I expect to discuss all of these different issues during my upcoming talks with President Bashar al-Assad.

It is only natural that in Damascus, one of the Middle East’s most important political centres, we will discuss international and regional issues.

On the international community’s agenda today is the task of building a new, fair and sustainable world order. The multipolar reality is becoming increasingly evident in every area – in politics, the economy, and finance. This makes it more important than ever to work together to find solutions to global threats and challenges.

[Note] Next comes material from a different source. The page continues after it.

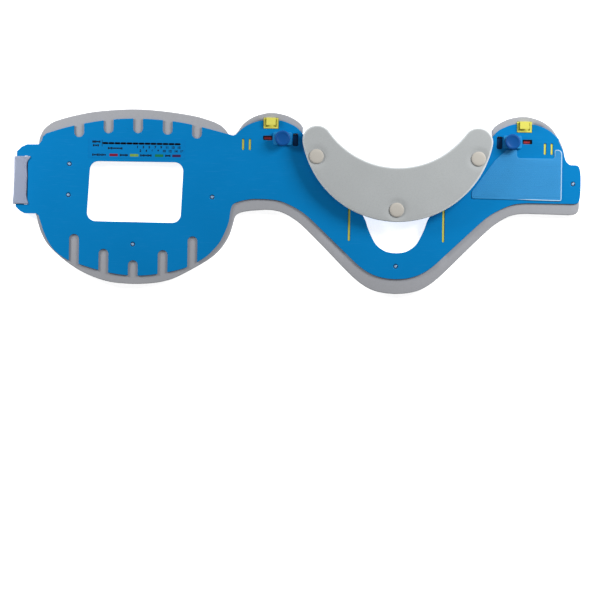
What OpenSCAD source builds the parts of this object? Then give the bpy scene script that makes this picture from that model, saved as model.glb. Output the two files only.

Global development today is under threat not only from financial and economic upheavals but also from regional and local conflicts, terrorism, cross-border crime, food security issues, and climate-related problems. This sets an agenda that brings us together in the need to harmonise international relations on the basis of rapprochement and interpenetration of different economies and cultures. I am sure that our countries have much on which to cooperate in this area.

Our upcoming talks will focus particularly on current regional security issues. President Hafez al-Assad’s strategic choice of peaceful settlement in the Middle East was hailed in its time around the world as a farsighted decision. Today, the position taken by Bashar al-Assad, who continues his father’s legacy, plays a big part in bringing the goal of peace closer. 

As a permanent member of the UN Security Council and the Middle East quartet, Russia is consistent in its strenuous efforts to ‘re-launch’ the Arab-Israeli dialogue. I am sure that the parties will show historic responsibility for their peoples’ futures and take new steps towards each other. 

Our countries’ duty is to work together with other interested countries to create the best possible conditions for this dialogue to go ahead. In other words, we much keep up our efforts to encourage progress towards peace and stability in the Middle East.

I want to take this opportunity to wish Al-Watan’s readers and all of our Syrian friends success, wellbeing, and prosperity.